Contact: Aaron Hunter 202-225-2040

davispress@mail.house.gov

 

Congresswoman Susan Davis Honors Women Airforce Service Pilots

Six women from San Diego region awarded Congressional Gold Medal

Washington – At a ceremony in the U.S. Capitol, Congresswoman Susan Davis (D-San Diego) honored San Diego women who served as Women Airforce Service Pilots (WASP) during World War II. 

Vivian Eddy of Coronado, Beverly Carruth of San Diego, Elizabeth Lux of Carlsbad,  Dolores Reed of Encinitas, and Joyce Secciani and Jean Landis both from El Cajon were awarded the Congressional Gold Medal, the highest honor Congress can give.

Davis was the lead Democratic cosponsor of the House bill to award the Congressional Gold Medal, which was enacted into law by President Obama in July.

The WASPs were the first women in history to fly American military aircraft.  They flew fighter, bomber, transport, and training aircraft. 

The following is the presentation Davis gave at the ceremony:

“I want to begin with words of thanks.  At a very precarious time in our country’s history, you stepped forward.  You volunteered, without notice or expectation of recognition, for often dangerous missions.

“Unfortunately, 38 of your fellow WASP lost their lives on those missions, and many more have passed away since their service.

“I know you held a remembrance ceremony and wreath laying for them yesterday. I wish they had all been able to be here today to receive this honor, and I appreciate the many family members that are in attendance on behalf of their loved ones.

“Thank you for your remarkable service and soaring patriotism.

“Your love of flying and your desire to serve your country are testaments to your astounding heroism.  I have been captivated by your legacy for the past year as I, like far too many Americans, didn’t know your story. So in addition… thank you for your patience. 

“This honor is much deserved and long overdue.

“Today – your day of honor – is our opportunity to thank you for your fearless, selfless service. Your strength and spunk - your unprecedented moxie - is an inspiration.

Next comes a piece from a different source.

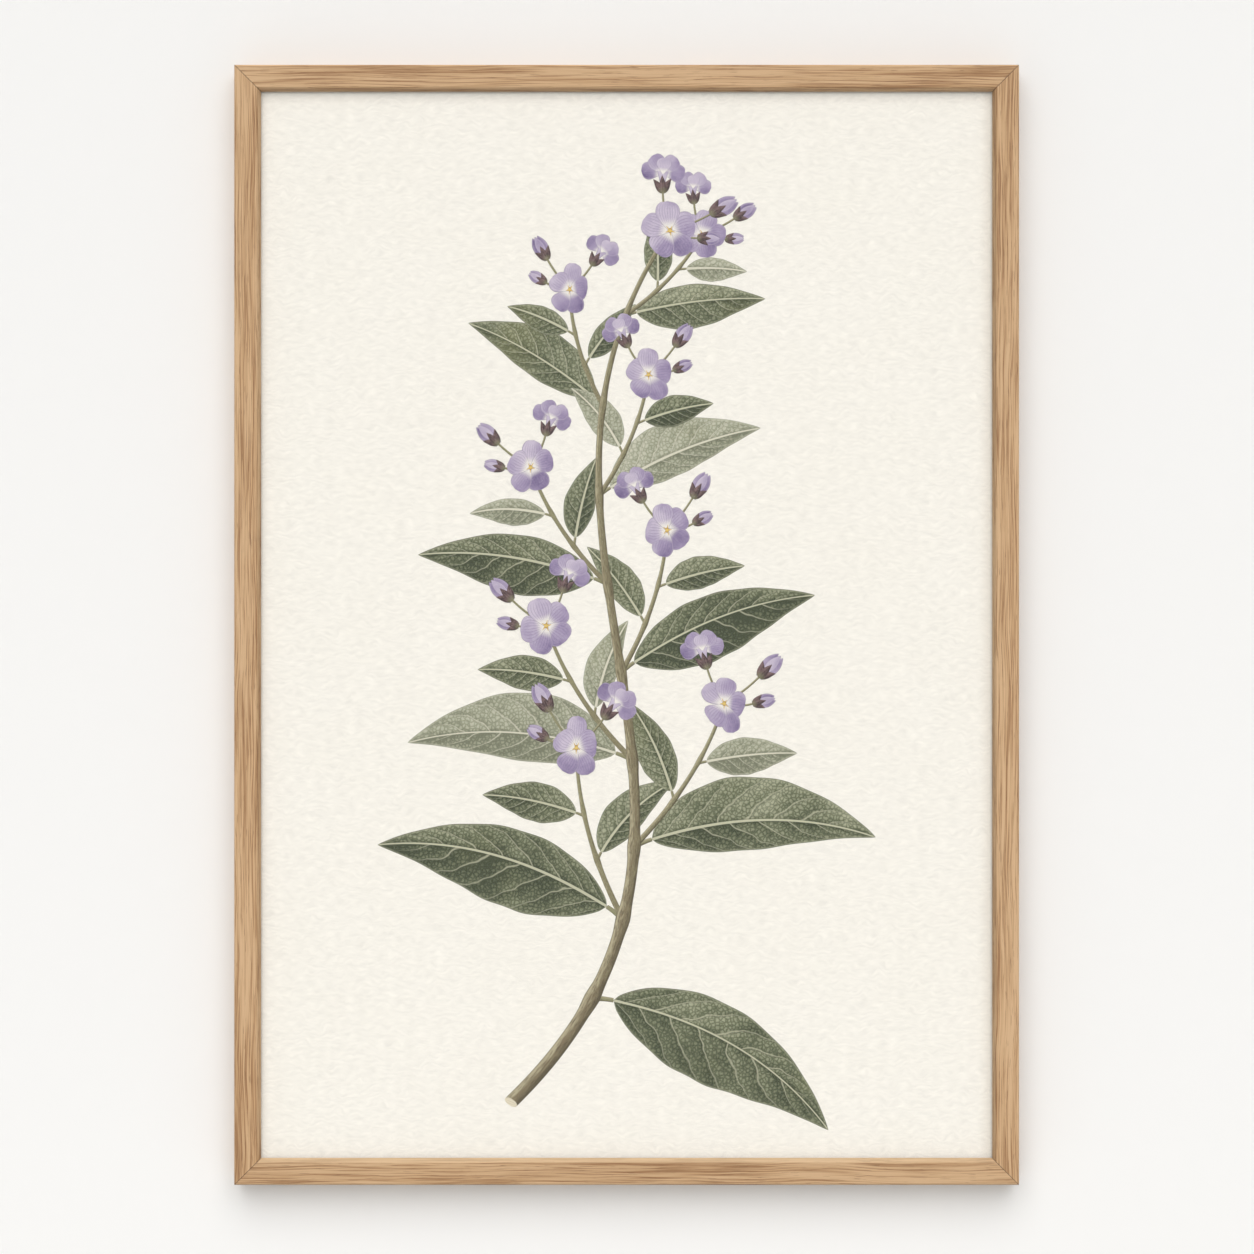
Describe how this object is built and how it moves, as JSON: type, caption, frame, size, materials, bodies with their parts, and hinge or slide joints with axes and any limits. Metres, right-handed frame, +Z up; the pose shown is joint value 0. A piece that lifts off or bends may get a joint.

“Servicewomen today stand on your shoulders, perhaps unknowingly. Let this be just the beginning as your story is spread throughout the country through public radio and other outlets.  It is wondrous to be a part of history, part of your day, part of sharing your story.

“I hope that when you leave today, you will take with you not only your medal but also our sincere, awe-inspired gratitude.

“Congratulations and thank you again.”